Mais est-il encore possible , avons- nous encore les moyens d’engager dans de telles prises en charges dans ce climat de raidissement?

La fonction paternelle de l’Etat?
Le statut expérimental de l’institution, ses prises de risque nécessaires , et son déficit budgétaire inévitable, ont suscité inquiétudes et évaluations par les organismes de contrôle . Mais peut -on juger de la pertinence d’une structure seulement à l’aune budgétaire , avec une logique comptable à court terme? Acceptons nous qu’il y ait de l’irréparable , non quantifiable, dans le malheur? Cette institution occupe fondamentalement une fonction d’ASILE, fonction dont semble t-il, faute de moyens, l’hôpital psychiatrique se démet pour cette frange de population parvenue à l’adolescence.
Habituellement, ces jeunes là sont maintenus dans l’errance, de lieux en lieux, jusqu’à leur majorité. Ils sont « réorientés » ou exclus à chaque acte délictueux, et finalement laissés dans la rue ou dans un hôtel de transit. Cette politique sociale ne fait que repousser la question qu’ils nous posent, à travers leurs symptômes, celle de l’acceptation par la société de leur existence.
La seule réponse alors, dans cette logique sécuritaire d’après coup, sera judiciaire. Ils chercheront, faute de mieux, par des conduites à risque, une probable incarcération avec les effets que l’on connaît sur des personnalités fragiles; La prison plutôt que l’hôpital.
La violence du début de vie transmutée plus tard en conduite à risque addictive , dans une recherche de chocs émotionnels, engendrera de nouvelles violences à venir; celles que l’on connait maintenant dans les passages à l’acte tragiques suscités par des embrigadements sectaires.

« la chose publique »
La création d’une telle institution participe au Bien Commun, et relève fondamentalement de principes démocratiques. Il n’y a pas de mécénat privé. Son existence dépend de la volonté des gouvernants, des ARS, des Conseils Généraux, des ministères de la Justice , de l’Education Nationale.Cette institution renvoie aux instances gouvernementales une image rude.

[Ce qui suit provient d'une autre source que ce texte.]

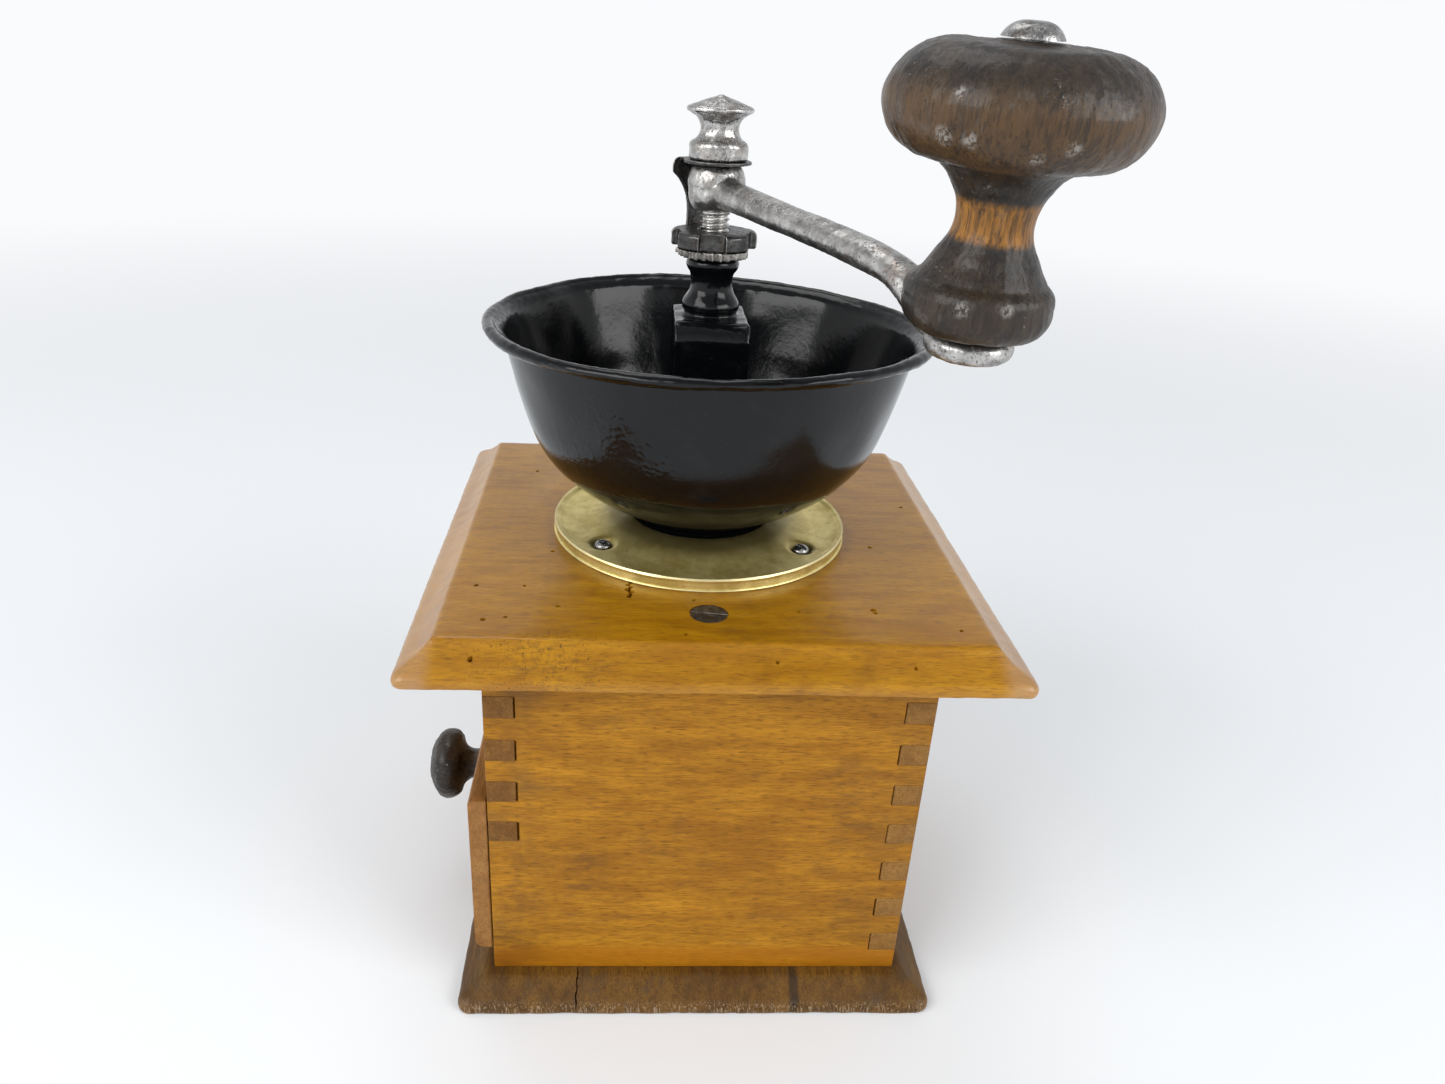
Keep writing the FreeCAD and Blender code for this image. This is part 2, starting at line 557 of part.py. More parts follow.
def adjusting_nut():
    disc = turned([(SPINDLE_R + 0.03, NUT_LOW_Z), (NUT_R - 0.4, NUT_LOW_Z), (NUT_R, NUT_LOW_Z + 0.5),
                   (NUT_R, NUT_TOP_Z - 0.9), (NUT_R - 0.6, NUT_TOP_Z - 0.3), (NUT_R - 2.2, NUT_TOP_Z),
                   (SPINDLE_R + 0.5, NUT_TOP_Z), (SPINDLE_R + 0.03, NUT_TOP_Z - 0.5)])
    half = NUT_NOTCH_W / 2
    wedge = Part.Face(Part.makePolygon([V(NUT_FLOOR_R, -half + 0.5, NUT_LOW_Z - 1),
                                        V(NUT_R + 1, -half - 0.3, NUT_LOW_Z - 1),
                                        V(NUT_R + 1, half + 0.3, NUT_LOW_Z - 1),
                                        V(NUT_FLOOR_R, half - 0.5, NUT_LOW_Z - 1),
                                        V(NUT_FLOOR_R, -half + 0.5, NUT_LOW_Z - 1)]))
    wedge = wedge.extrude(V(0, 0, NUT_TOP_Z - NUT_LOW_Z + 2))
    return cut(disc, *ring_of(wedge, NUT_NOTCHES, NUT_ANGLE))


def locking_plate():
    """Sheet washer under the finial whose tail bends down behind the eye into the nut's notch."""
    wide, narrow = 7.6, 2.5
    foot_z = NUT_LOW_Z + 0.8
    def at(across, z):
        return V(PLATE_AT, across, z)
    def flank(side):
        return [Part.Arc(at(side * 5.4, PLATE_Z + PLATE_T), at(side * 7.0, PLATE_Z + 0.2),
                         at(side * wide, PLATE_Z - 1.4)).toShape(),
                Part.makeLine(at(side * wide, PLATE_Z - 1.4), at(side * wide, PLATE_Z - 3.0)),
                Part.Arc(at(side * wide, PLATE_Z - 3.0), at(side * 3.7, PLATE_Z - 7.4),
                         at(side * narrow, PLATE_Z - 12.5)).toShape(),
                Part.makeLine(at(side * narrow, PLATE_Z - 12.5), at(side * narrow, foot_z))]
    edges = flank(1) + flank(-1)
    edges.append(Part.makeLine(at(-5.4, PLATE_Z + PLATE_T), at(5.4, PLATE_Z + PLATE_T)))
    edges.append(Part.makeLine(at(-narrow, foot_z), at(narrow, foot_z)))
    tail = Part.Face(Part.Wire(Part.__sortEdges__(edges))).extrude(V(PLATE_T, 0, 0))
    deck = fuse(rod(8.8, PLATE_Z, PLATE_Z + PLATE_T),
                box(2, PLATE_AT + PLATE_T, -5.4, 5.4, PLATE_Z, PLATE_Z + PLATE_T))
    plate = fuse(deck, tail)
    bend = edges_along(plate, V(0, 1, 0), lambda m: m.x > PLATE_AT + PLATE_T - 0.01
                       and m.z > PLATE_Z + PLATE_T - 0.01)
    plate = plate.makeFillet(0.7, bend)
    plate = spun(plate, PLATE_ANGLE)
    hole = square_bar(CRANK_SQUARE + 0.1, PLATE_Z - 1, PLATE_Z + PLATE_T + 1, SQUARE_ANGLE)
    return cut(plate, hole)


def finial_nut():
    z = FINIAL_LOW_Z
    body = turned([(0, z), (7.3, z), (7.7, z + 0.5), (7.7, z + 3.2),
                   ("arc", (7.3, z + 4.3), (6.3, z + 4.9)), ("arc", (4.95, z + 7.6), (6.9, z + 10.8)),
                   (8.2, z + 11.6), ("arc", (8.75, z + 12.2), (8.3, z + 12.8)),
                   (1.0, z + 15.4), (CROWN_R, z + 15.6), (0, z + 15.6)])
    return cut(body, rod(2.45, z - 1, z + 8.2))


def lean(shape):
    """Stand a shape, made on the Z axis with the boss's top at z=0, where the knob's pin is."""
    copy = shape.copy()
    copy.rotate(V(0, 0, 0), V(0, 1, 0), KNOB_LEAN)
    copy.translate(V(CRANK_R, 0, BOSS_TOP_Z))
    return spun(copy, CRANK_ANGLE)


def oval(centre, half_w, half_h, pitch):
    """Oval section of the arm; pitch is how steeply the arm falls there, in degrees."""
    a = math.radians(pitch)
    across, up = V(0, 1, 0), V(math.sin(a), 0, math.cos(a))
    if half_w >= half_h:
        curve = Part.Ellipse(centre + across * half_w, centre + up * half_h, centre)
    else:
        curve = Part.Ellipse(centre + up * half_h, centre - across * half_w, centre)
    return Part.Wire([curve.toShape()])


def crank_arm():
    """Forged arm: eye on the spindle's square, oval bar falling outward, flat round boss."""
    eye = turned([(0, EYE_LOW_Z), (5.6, EYE_LOW_Z), ("arc", (6.9, EYE_LOW_Z + 1.8), (EYE_R, EYE_LOW_Z + 5.0)),
                  ("arc", (7.2, EYE_TOP_Z - 2.4), (5.9, EYE_TOP_Z - 0.2)), (0, EYE_TOP_Z - 0.05)])
    stations = [(2.0, 224.4, 4.6, 4.2, 0), (12.0, 223.6, 4.4, 3.7, 3), (34.0, 222.2, 4.4, 3.35, 3),
                (58.0, 220.8, 4.4, 3.3, 4), (76.0, 219.0, 4.4, 3.2, 9), (84.5, 216.4, 4.4, 3.1, 24),
                (90.5, 212.7, 4.6, 2.9, 30), (96.5, 210.2, 5.2, 2.1, 12), (103.5, 209.5, 6.0, 1.7, 4)]
    bar = Part.makeLoft([oval(V(r, 0, z), w, h, pitch) for r, z, w, h, pitch in stations], True, False)
    arm = spun(bar, CRANK_ANGLE)
    boss = turned([(0, -BOSS_T), (BOSS_R - 1.6, -BOSS_T), ("arc", (BOSS_R, -BOSS_T / 2), (BOSS_R - 1.3, 0)),
                   (0, 0)])
    body = fuse(eye, arm, lean(boss))
    square = square_bar(CRANK_SQUARE + 0.1, EYE_LOW_Z - 1, EYE_TOP_Z + 1, SQUARE_ANGLE)
    thread = rod(SPINDLE_R + 0.1, EYE_LOW_Z - 4, EYE_LOW_Z)
    return cut(body, square, thread, lean(knob_room(0.35)), lean(rod(2.6, -9, 9)))


def knob_room(play):
    """Space for the knob's foot above the boss, with play round it."""
    return turned([(0, 0), (9.6 + play, 0), ("arc", (13.4 + play, 2.2), (14.3 + play, 6.7)),
                   (14.3 + play, 16), (0, 16)])


def knob_pin():
    """Pin through the knob: domed head on top, shouldered and riveted over under the boss."""
    head_z = 50.3
    return lean(turned([
        (0, -BOSS_T - 1.1), ("arc", (2.6, -BOSS_T - 0.9), (3.4, -BOSS_T)), (2.58, -BOSS_T), (2.58, 0),
        (PIN_R, 0), (PIN_R, head_z), (5.4, head_z),
        ("arc", (3.9, head_z + 1.9), (CROWN_R, head_z + 2.6)), (0, head_z + 2.6)]))


def crank_knob():
    base = KNOB_GAP
    body = turned([
        (0, base), (9.6, base), ("arc", (13.4, base + 2.2), (14.3, base + 6.4)),
        ("arc", (13.9, base + 8.8), (12.0, base + 10.4)), ("arc", (10.6, base + 12.6), (8.9, base + 15.4)),
        ("arc", (7.2, base + 20.5), (9.0, base + 26.2)), ("arc", (10.8, base + 28.6), (14.4, base + 30.4)),
        ("arc", (22.4, base + 35.0), (23.8, base + 40.4)), ("arc", (20.4, base + 46.6), (11.0, base + 49.4)),
        (5.8, base + 49.7), (0, base + 49.7)])
    return lean(cut(body, rod(PIN_R + BEARING_PLAY, -1, base + 60)))


# ---------------------------------------------------------------- all pieces
def build():
    NODES["base_plate"] = base_plate()
    NODES["base_screws"] = base_screws()
    NODES["near_side_wall"] = side_wall(1)
    NODES["far_side_wall"] = side_wall(-1)
    NODES["front_board"] = cross_wall(FRONT_Y, -1, FRONT_Z, FRONT_FINGERS)
    NODES["back_wall"] = cross_wall(BACK_Y, 1, WALL_Z, FINGER_COUNT)
    NODES["top_plate"] = top_plate()
    NODES["top_plate_screws"] = top_plate_screws()
    NODES["flange_ring"] = flange_ring()
    NODES["flange_screws"] = flange_screws()
    NODES["hopper_bowl"] = hopper_bowl()
    NODES["mill_frame"] = mill_frame()
    NODES["outer_burr"] = outer_burr()
    NODES["lower_bearing"] = lower_bearing()
    NODES["lower_bearing_screws"] = lower_bearing_screws()
    NODES["serrated_washer"] = serrated_washer()
    NODES["spindle"] = spindle()
    NODES["inner_burr"] = inner_burr()
    NODES["burr_pin"] = burr_pin()
    NODES["adjusting_nut"] = adjusting_nut()
    NODES["locking_plate"] = locking_plate()
    NODES["crank_arm"] = crank_arm()
    NODES["finial_nut"] = finial_nut()
    NODES["knob_pin"] = knob_pin()
    NODES["crank_knob"] = crank_knob()
    NODES["drawer_front"] = drawer_front()
    NODES["drawer_near_side"] = drawer_side(1)
    NODES["drawer_far_side"] = drawer_side(-1)
    NODES["drawer_back"] = drawer_back()
    NODES["drawer_bottom"] = drawer_bottom()
    NODES["drawer_nails"] = drawer_nails()
    NODES["drawer_pull"] = drawer_pull()
    NODES["drawer_pull_screw"] = drawer_pull_screw()


os.makedirs("parts", exist_ok=True)
build()
for name, shape in NODES.items():
    solid = Part.makeCompound(shape) if isinstance(shape, list) else shape
    valid = solid.isValid()
    solid.exportStep("parts/" + name + ".step")
    print(name, len(solid.Solids), "solid", "ok" if valid else "INVALID", round(solid.Volume, 1))
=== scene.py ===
"""Looks of the hand crank coffee grinder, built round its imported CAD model.

The frame is the CAD's: +Z up, the origin on the spindle's axis under the base, the drawer towards -Y.
Outlines are written in millimetres and turned into metres when a mesh is made.
"""
import json
import math
import random

import bmesh
import bpy
import numpy as np
from mathutils import Matrix, Vector, noise


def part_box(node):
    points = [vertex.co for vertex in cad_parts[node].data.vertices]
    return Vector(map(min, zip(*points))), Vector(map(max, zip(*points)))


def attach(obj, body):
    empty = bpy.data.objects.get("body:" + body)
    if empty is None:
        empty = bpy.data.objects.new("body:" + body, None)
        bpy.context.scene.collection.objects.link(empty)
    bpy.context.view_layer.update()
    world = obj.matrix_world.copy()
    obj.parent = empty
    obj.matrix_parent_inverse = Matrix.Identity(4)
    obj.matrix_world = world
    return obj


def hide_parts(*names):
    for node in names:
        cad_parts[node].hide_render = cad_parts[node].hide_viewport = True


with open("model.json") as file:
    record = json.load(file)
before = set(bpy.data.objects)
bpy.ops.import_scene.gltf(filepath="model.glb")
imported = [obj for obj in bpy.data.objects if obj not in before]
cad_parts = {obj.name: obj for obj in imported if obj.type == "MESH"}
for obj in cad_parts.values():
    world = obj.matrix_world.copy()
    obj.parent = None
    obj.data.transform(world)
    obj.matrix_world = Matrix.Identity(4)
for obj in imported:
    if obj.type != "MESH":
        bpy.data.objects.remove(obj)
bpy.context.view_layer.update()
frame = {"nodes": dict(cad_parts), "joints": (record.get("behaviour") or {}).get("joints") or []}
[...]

Elle met au jour et témoignage de la difficulté de prise en charge de ces jeunes , elle renseigne sur les possibilités de soin, et souligne les impasses. On a relevé dans les dossiers des négligences non seulement du côté des parents mais aussi du côté de ce qu’on nomme la fonction paternelle de l’état. Il y a donc une responsabilité partageable collectivement, au delà des parents directs, envers ces enfants victimes de maltraitance précoce, dont les agissements violents plus tard, témoignent.

Ces jeunes n’en finissent pas de crier au monde les effets néfastes d’une déliaison sociale et d’une attaque ordinaire de la possibilité de penser la complexité. Le simplisme de la logique binaire actuelle ne s’encombre pas de pensée clinique, ou anthropologique. Au nom d’un scientisme obscur, on croit possible une contention chimique de la violence, on prescrit trop vite des traitements psychotropes lourds aux jeunes enfants sans prendre le temps d’interroger le sens de leurs symptômes. Traitements qu’ils rejetteront dès l’âge de la majorité.
La violence du début de vie transmutée plus tard en conduite à risque addictive , dans une recherche de chocs émotionnels, engendrera de nouvelles violences à venir; celles que l’on connait maintenant dans les passages à l’acte tragiques suscités par des embrigadements sectaires.
Les adolescents dits « incasables » sont des témoins. Ils nous dévoilent la vision d’un nouvel ordre social en gestation et se présentent parfois comme les anges destructeurs d’un ordre ancien pour lequel la nostalgie n’est plus de mise.